**Goal of the exercise**
Every line that holds the string "piece" is to be identified and copied.

**Supplied information**
>>>>>
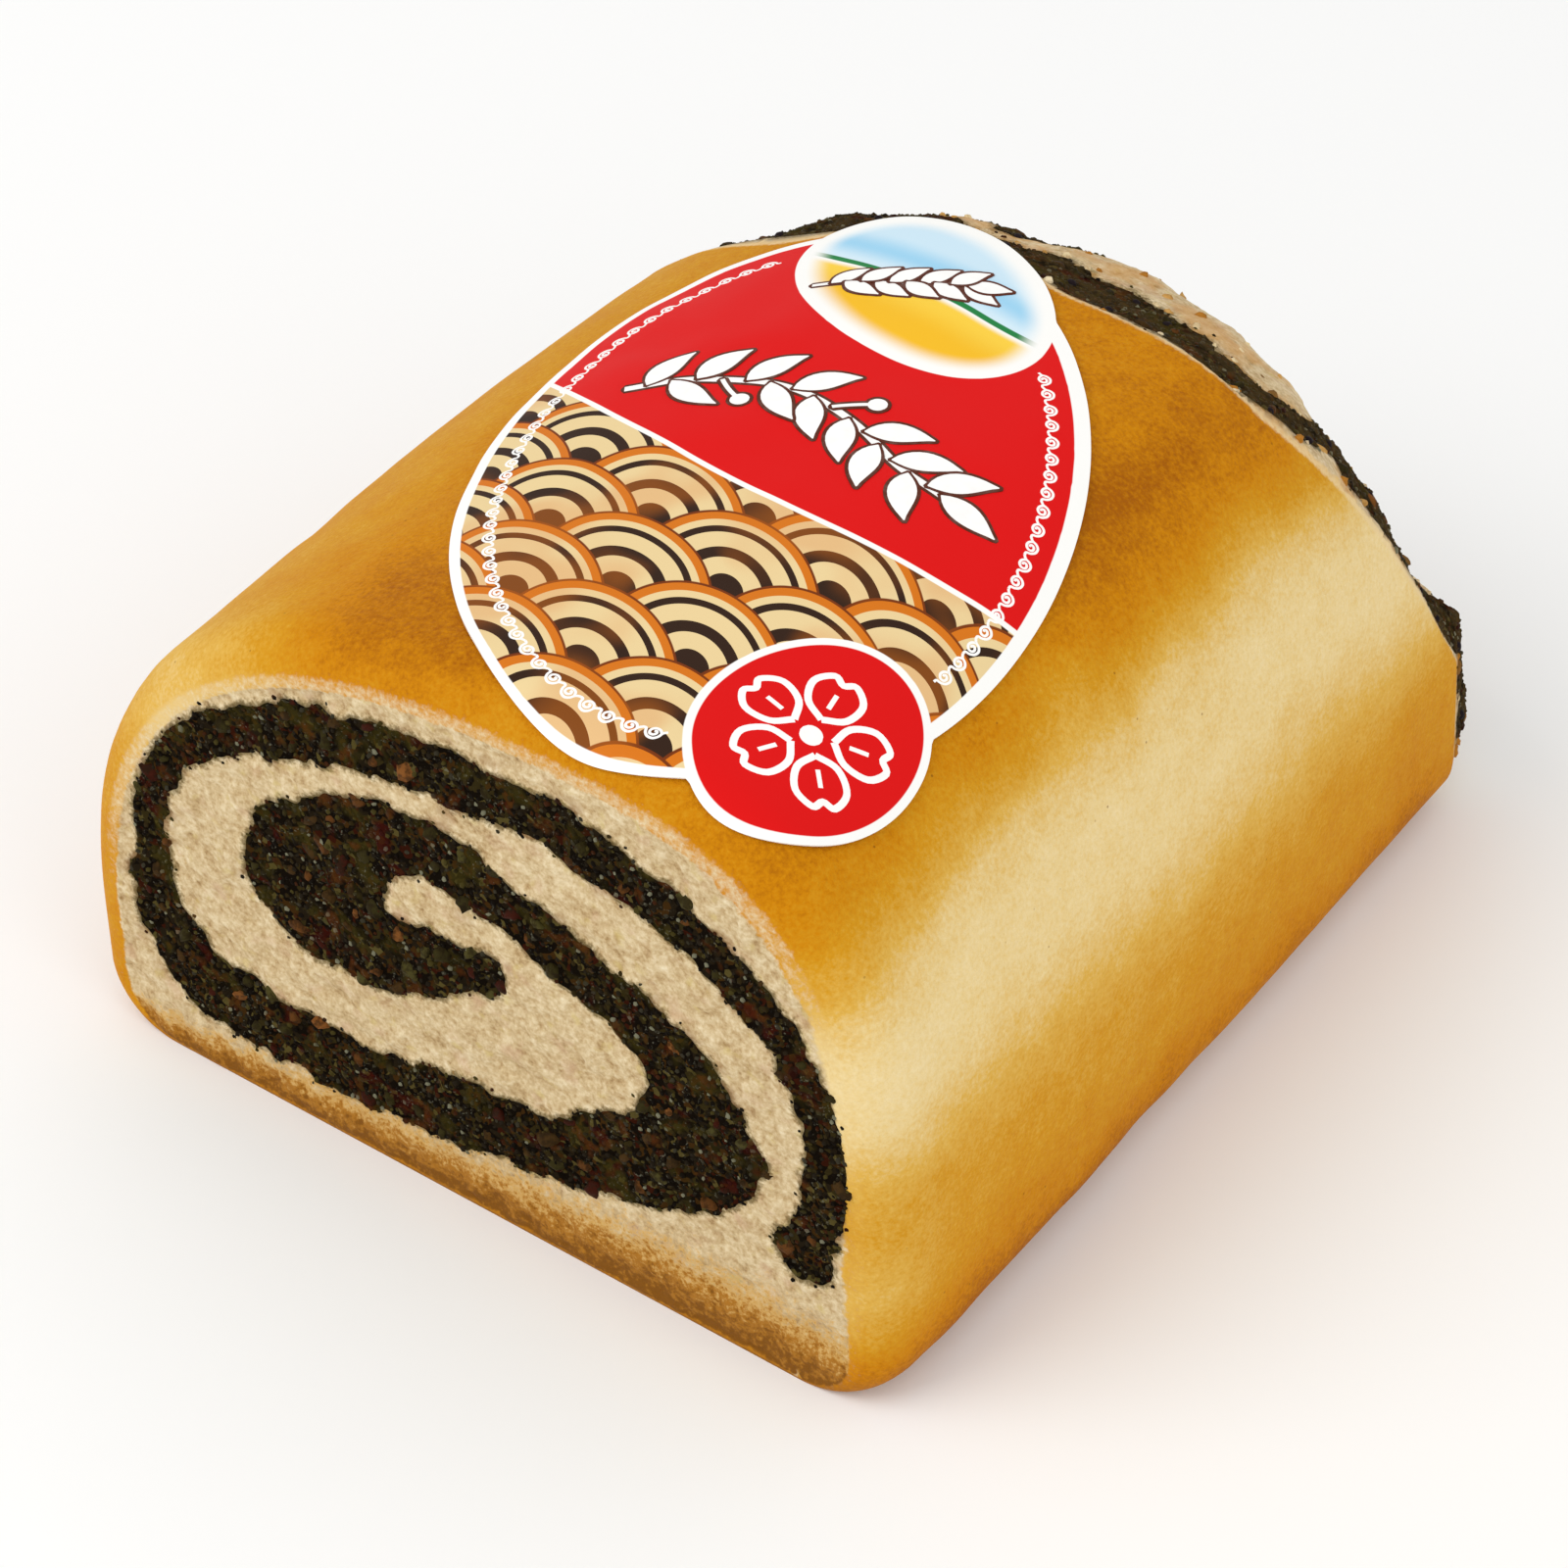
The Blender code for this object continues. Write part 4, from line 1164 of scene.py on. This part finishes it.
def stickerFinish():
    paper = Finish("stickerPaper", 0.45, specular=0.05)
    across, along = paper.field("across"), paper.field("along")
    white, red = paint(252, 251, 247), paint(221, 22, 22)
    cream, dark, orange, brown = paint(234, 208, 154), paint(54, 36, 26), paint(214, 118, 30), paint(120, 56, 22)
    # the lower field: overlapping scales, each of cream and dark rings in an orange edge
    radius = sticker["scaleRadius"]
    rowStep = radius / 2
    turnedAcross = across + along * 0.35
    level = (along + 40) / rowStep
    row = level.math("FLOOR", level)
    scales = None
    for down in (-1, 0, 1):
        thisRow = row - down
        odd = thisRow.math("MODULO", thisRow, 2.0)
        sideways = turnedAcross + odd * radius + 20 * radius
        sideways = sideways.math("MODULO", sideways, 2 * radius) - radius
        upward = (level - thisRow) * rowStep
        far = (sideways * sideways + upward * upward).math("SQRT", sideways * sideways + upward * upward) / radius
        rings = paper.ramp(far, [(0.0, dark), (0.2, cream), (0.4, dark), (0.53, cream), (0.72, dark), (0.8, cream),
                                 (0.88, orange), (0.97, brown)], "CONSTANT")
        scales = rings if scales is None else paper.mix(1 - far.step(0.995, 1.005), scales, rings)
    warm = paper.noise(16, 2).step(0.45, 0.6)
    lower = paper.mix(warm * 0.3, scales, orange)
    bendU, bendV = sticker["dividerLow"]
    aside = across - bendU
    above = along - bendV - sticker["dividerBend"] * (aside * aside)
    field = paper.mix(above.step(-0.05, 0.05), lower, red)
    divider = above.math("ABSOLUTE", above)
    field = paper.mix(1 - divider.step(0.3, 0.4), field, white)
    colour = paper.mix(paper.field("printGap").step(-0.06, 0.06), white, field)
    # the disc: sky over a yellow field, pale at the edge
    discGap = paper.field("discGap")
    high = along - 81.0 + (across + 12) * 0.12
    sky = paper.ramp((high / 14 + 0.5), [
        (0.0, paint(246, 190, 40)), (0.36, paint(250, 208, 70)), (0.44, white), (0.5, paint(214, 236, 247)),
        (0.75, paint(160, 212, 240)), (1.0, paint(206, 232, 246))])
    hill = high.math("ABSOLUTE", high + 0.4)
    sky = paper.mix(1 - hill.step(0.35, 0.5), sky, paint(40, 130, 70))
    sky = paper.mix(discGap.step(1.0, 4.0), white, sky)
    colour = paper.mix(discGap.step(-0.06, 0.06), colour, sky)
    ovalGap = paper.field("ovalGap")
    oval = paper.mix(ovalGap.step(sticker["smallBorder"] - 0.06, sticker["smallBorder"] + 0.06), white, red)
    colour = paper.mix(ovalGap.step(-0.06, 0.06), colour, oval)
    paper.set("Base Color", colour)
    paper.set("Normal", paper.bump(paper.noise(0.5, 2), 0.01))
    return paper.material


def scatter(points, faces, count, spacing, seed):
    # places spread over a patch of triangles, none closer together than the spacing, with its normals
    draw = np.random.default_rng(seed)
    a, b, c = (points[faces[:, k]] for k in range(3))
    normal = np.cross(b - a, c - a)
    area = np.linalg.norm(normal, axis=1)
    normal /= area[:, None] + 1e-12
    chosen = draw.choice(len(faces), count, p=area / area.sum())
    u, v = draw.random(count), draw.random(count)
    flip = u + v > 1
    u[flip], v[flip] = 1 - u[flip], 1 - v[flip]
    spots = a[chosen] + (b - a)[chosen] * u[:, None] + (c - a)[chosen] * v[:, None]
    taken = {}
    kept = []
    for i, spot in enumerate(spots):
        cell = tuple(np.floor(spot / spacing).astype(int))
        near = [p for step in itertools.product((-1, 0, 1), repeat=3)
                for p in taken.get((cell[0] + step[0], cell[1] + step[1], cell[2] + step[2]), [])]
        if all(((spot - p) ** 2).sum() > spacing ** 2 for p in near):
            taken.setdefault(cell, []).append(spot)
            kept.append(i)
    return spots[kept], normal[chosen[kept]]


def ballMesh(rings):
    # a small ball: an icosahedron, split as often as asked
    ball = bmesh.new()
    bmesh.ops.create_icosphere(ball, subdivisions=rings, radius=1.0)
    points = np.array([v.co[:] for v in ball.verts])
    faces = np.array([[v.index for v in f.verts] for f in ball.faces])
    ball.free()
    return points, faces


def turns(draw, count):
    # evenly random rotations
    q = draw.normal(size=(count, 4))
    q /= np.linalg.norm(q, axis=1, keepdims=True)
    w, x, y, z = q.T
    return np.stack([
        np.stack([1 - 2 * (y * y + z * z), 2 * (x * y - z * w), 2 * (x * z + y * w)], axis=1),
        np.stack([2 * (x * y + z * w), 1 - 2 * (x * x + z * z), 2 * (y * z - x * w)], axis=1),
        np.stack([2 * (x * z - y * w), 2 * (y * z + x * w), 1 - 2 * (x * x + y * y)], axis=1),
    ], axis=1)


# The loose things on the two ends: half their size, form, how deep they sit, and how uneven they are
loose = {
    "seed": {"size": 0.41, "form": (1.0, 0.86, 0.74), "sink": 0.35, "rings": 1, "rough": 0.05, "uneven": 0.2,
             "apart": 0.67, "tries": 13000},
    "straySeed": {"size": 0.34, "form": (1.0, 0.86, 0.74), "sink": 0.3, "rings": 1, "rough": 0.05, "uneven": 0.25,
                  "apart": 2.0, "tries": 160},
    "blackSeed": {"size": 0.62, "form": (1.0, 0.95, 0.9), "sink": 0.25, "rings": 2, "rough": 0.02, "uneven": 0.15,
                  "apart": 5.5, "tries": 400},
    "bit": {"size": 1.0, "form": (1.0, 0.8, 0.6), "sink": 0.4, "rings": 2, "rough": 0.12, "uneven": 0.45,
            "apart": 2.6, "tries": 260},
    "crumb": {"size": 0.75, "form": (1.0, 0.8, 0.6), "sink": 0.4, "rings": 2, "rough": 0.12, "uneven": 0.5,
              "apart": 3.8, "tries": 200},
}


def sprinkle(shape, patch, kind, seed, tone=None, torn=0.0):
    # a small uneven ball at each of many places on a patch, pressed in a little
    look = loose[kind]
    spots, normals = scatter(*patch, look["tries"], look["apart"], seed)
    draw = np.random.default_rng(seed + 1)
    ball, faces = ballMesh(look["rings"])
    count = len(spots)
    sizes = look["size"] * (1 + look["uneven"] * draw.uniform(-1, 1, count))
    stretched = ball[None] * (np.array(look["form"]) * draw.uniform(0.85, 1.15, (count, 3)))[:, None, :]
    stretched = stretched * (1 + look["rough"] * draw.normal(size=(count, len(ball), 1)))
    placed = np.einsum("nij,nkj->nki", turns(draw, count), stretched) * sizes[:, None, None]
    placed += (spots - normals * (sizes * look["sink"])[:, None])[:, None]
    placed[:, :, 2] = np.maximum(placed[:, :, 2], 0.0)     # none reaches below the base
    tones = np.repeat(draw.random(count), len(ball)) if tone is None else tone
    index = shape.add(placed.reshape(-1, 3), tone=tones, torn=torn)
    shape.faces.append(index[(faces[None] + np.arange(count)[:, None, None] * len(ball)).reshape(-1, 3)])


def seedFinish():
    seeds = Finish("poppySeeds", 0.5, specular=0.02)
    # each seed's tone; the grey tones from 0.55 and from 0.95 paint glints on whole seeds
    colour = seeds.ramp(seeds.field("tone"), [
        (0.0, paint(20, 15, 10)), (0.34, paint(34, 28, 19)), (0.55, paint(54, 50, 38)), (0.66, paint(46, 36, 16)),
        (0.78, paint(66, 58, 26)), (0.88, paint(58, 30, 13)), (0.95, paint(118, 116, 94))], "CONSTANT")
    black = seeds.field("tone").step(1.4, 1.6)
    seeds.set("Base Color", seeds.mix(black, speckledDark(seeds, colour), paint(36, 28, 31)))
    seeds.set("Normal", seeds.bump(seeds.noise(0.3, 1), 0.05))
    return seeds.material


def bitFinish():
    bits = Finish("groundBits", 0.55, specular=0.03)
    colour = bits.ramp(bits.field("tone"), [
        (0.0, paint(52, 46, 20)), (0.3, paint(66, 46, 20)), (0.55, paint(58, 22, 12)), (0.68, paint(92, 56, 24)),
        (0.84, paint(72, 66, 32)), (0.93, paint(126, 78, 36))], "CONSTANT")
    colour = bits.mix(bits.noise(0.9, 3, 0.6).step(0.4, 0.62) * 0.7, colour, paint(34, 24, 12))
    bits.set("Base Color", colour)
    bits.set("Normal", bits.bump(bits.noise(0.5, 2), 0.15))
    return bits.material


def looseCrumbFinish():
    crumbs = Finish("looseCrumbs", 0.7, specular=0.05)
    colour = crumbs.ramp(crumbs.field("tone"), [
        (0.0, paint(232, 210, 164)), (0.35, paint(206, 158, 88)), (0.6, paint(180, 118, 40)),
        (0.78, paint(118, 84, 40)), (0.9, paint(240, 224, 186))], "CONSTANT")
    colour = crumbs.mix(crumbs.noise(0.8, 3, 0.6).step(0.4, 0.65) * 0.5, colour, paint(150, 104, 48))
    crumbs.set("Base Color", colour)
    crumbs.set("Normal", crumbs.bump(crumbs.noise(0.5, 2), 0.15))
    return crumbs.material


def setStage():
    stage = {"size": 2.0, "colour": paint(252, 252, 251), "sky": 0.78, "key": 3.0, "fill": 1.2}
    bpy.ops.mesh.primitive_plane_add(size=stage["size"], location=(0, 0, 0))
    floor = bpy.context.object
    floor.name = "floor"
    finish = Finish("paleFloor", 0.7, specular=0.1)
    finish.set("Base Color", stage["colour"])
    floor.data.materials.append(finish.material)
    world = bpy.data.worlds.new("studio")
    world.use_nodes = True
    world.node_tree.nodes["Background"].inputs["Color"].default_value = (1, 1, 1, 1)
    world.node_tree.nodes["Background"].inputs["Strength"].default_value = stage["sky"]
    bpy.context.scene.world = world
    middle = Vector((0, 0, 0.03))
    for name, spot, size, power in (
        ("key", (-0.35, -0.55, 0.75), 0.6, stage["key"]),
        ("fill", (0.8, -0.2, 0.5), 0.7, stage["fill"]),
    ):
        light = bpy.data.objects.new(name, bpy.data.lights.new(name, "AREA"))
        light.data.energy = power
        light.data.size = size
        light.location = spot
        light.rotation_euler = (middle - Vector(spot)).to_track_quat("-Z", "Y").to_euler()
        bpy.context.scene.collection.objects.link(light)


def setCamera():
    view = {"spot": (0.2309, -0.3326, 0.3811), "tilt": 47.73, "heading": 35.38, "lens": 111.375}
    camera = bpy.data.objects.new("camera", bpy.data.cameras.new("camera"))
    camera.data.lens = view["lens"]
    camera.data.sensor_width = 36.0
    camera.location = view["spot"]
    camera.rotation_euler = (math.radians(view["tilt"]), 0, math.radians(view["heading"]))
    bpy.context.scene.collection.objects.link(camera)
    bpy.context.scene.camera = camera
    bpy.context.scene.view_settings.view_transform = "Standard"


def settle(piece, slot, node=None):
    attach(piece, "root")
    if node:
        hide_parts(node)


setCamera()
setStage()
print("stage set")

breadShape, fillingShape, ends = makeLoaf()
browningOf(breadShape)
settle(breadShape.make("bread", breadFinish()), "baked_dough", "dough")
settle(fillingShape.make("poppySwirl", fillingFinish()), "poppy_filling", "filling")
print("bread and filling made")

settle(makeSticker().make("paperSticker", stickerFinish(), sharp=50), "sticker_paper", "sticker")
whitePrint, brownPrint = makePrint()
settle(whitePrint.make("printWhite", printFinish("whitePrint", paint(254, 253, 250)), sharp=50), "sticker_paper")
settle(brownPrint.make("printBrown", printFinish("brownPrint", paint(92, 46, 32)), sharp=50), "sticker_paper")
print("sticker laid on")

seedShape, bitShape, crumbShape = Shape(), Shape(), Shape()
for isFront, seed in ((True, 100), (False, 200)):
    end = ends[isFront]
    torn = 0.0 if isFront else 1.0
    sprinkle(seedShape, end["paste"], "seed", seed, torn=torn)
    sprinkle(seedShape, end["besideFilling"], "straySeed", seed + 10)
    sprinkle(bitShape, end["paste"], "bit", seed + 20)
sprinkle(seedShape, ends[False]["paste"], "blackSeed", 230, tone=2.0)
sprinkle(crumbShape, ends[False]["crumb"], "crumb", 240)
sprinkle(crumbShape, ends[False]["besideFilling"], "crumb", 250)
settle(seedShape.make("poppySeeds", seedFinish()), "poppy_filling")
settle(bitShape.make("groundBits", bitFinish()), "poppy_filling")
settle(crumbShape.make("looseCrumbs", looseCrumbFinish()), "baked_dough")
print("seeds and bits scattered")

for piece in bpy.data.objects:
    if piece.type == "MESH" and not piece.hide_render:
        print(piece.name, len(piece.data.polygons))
<<<<<
**Solution to this exercise**
def settle(piece, slot, node=None):
    attach(piece, "root")
for piece in bpy.data.objects:
    if piece.type == "MESH" and not piece.hide_render:
        print(piece.name, len(piece.data.polygons))